▶ **Required work**:
Pull every line with the word "members" out of the entries below.
-- Data for the task start --
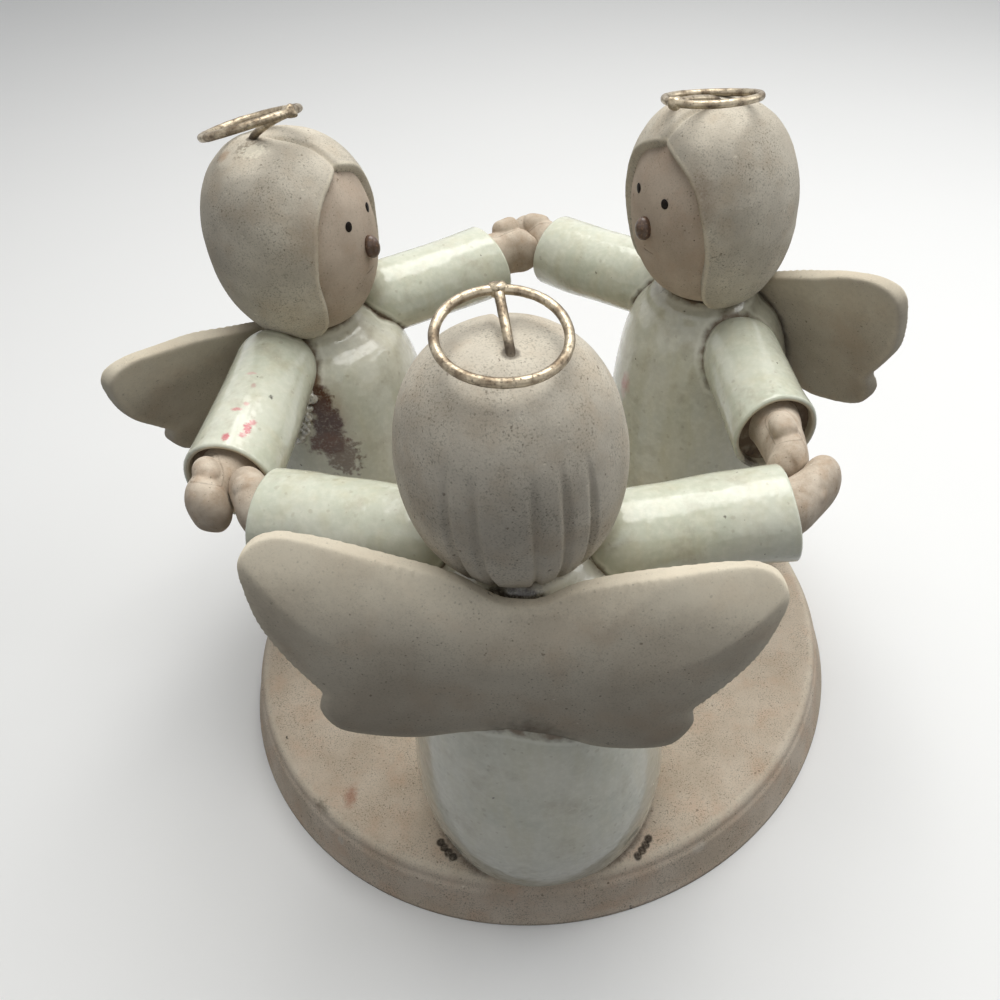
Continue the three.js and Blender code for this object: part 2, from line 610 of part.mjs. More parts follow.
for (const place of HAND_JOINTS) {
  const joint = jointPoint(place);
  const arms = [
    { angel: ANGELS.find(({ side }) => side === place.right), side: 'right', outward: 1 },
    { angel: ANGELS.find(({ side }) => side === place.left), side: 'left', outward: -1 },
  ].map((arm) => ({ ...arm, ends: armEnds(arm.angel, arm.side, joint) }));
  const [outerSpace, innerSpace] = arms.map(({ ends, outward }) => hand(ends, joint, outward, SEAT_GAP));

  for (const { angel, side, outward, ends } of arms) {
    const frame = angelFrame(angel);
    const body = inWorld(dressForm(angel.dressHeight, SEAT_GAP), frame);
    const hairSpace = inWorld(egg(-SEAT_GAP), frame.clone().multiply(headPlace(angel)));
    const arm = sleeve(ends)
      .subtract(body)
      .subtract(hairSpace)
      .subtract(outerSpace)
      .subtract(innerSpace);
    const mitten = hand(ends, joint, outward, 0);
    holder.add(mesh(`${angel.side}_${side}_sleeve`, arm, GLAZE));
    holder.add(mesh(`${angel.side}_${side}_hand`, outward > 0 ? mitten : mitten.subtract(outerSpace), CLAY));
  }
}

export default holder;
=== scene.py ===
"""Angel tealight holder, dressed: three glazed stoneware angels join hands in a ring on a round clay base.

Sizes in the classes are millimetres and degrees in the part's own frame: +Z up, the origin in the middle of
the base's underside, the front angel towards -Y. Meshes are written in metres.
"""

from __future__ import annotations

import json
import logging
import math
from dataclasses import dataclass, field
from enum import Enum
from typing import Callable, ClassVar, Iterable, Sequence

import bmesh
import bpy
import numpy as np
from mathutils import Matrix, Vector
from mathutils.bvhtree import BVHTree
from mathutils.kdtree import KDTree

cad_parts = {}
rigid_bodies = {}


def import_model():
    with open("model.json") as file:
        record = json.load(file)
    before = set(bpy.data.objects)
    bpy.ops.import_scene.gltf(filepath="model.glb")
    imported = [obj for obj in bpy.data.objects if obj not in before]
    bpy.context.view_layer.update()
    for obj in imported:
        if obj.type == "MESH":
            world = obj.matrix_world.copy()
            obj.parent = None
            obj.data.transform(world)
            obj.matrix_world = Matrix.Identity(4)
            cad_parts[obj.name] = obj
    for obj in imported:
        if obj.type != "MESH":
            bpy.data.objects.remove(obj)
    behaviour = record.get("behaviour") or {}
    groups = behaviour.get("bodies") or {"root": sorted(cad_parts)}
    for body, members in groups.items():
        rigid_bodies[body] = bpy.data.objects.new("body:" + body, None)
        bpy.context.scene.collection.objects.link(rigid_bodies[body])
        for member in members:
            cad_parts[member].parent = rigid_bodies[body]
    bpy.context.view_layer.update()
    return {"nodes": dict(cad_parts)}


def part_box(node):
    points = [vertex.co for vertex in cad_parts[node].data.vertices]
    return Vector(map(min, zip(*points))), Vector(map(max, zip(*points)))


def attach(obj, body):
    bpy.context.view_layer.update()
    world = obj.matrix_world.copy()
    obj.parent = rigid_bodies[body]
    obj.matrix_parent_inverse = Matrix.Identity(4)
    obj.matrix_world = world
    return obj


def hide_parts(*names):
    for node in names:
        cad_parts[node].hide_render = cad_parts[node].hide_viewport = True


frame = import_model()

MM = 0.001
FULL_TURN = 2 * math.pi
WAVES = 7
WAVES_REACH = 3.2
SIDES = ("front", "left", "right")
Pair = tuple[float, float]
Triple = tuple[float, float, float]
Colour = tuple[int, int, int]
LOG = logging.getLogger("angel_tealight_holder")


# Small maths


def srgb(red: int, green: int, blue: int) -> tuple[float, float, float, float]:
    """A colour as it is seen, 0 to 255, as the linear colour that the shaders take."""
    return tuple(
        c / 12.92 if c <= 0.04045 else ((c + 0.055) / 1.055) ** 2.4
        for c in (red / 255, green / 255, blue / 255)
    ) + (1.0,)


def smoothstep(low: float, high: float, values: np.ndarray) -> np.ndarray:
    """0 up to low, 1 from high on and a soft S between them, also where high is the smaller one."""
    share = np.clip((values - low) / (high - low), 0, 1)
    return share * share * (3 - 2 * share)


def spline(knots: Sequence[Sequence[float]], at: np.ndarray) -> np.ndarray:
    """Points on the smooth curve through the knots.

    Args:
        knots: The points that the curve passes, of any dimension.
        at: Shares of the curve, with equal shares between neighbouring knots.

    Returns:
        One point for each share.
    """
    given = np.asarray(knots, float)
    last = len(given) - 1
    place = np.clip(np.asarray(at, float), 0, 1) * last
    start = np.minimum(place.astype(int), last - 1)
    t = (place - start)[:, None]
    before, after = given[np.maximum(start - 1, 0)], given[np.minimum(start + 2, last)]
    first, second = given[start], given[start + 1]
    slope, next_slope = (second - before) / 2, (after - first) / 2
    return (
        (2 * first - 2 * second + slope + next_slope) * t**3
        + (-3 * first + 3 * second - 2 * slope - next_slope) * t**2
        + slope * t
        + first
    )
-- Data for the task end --
-- Data for the task start --
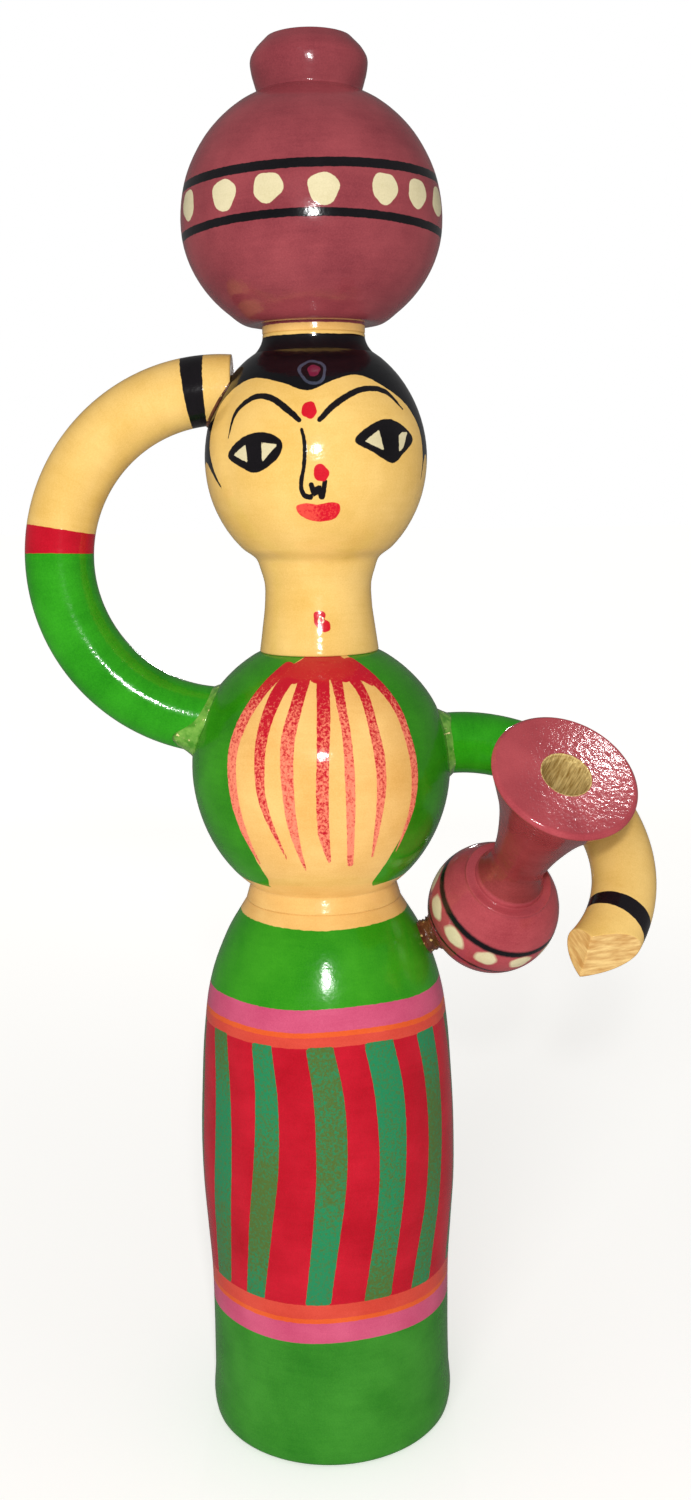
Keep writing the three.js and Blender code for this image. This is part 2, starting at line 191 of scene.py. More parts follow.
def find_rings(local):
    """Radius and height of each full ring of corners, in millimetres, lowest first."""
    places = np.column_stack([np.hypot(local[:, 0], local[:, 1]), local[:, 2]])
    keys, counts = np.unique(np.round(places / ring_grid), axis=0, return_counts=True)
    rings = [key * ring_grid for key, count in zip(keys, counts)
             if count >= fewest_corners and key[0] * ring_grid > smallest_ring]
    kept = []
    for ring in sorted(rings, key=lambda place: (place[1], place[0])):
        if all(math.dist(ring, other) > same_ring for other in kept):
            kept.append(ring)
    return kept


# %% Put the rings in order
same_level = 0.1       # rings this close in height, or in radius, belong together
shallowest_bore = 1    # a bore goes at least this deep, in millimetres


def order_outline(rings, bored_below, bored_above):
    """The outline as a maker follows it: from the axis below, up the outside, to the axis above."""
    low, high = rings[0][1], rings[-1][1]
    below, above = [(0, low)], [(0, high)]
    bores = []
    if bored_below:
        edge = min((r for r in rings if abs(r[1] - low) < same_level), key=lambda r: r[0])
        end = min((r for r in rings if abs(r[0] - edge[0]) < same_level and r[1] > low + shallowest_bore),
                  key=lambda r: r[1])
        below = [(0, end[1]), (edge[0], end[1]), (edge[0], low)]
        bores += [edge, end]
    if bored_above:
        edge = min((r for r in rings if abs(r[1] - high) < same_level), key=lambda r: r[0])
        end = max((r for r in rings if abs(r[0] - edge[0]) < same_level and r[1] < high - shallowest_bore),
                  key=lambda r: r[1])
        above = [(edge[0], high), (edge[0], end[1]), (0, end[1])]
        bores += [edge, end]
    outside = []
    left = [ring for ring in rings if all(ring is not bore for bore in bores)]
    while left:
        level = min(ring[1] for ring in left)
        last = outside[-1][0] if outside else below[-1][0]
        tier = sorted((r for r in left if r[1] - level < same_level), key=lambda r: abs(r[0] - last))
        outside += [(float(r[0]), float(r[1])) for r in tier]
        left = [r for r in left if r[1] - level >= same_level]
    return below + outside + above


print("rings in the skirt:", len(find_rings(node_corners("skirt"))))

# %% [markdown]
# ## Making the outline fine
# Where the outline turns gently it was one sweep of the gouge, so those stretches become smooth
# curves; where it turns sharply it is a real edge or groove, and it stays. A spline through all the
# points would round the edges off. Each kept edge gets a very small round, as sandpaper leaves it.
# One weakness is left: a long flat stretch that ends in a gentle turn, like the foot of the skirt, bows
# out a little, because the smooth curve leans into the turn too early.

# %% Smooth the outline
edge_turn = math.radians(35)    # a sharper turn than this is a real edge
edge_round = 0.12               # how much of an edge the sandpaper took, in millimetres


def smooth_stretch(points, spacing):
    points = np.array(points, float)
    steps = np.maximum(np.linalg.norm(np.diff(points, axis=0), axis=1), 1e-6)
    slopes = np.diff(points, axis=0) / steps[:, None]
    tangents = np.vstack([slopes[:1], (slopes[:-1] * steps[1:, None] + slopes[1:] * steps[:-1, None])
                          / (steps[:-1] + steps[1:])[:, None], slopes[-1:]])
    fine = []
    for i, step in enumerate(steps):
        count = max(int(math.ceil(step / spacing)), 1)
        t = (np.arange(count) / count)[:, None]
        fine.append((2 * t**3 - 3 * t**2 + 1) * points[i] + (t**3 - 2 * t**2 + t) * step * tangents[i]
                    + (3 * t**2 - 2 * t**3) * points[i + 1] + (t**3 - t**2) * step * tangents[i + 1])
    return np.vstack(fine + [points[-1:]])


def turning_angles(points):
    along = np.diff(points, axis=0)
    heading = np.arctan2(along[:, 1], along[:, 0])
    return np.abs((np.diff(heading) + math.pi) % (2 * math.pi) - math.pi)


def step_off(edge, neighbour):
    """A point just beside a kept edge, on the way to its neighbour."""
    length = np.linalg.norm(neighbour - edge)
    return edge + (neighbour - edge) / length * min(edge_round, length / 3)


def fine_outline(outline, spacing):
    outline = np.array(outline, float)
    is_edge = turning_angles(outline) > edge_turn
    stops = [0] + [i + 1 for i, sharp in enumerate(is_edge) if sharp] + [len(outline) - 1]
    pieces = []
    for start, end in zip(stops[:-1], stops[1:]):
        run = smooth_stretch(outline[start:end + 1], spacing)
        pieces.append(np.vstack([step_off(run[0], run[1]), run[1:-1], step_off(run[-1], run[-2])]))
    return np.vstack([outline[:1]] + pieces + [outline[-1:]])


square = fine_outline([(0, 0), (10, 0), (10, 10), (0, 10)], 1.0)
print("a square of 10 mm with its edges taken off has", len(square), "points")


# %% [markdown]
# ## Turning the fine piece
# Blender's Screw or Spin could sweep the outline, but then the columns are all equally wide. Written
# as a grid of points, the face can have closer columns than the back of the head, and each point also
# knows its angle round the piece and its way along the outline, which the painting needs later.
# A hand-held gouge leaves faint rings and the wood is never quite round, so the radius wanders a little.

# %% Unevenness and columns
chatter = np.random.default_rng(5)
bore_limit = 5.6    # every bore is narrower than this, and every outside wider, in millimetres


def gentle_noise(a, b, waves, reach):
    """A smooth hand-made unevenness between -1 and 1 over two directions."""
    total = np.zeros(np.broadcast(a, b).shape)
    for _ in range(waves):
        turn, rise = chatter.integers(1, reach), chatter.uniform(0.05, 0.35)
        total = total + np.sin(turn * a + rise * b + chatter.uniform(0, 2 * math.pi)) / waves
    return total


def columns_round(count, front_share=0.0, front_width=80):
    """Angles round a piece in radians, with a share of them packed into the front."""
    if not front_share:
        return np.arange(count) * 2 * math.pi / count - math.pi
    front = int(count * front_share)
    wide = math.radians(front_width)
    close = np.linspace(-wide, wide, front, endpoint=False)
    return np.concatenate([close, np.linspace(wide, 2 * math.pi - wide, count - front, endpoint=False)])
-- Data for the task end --
▶ **Task output**:
    for body, members in groups.items():
        for member in members:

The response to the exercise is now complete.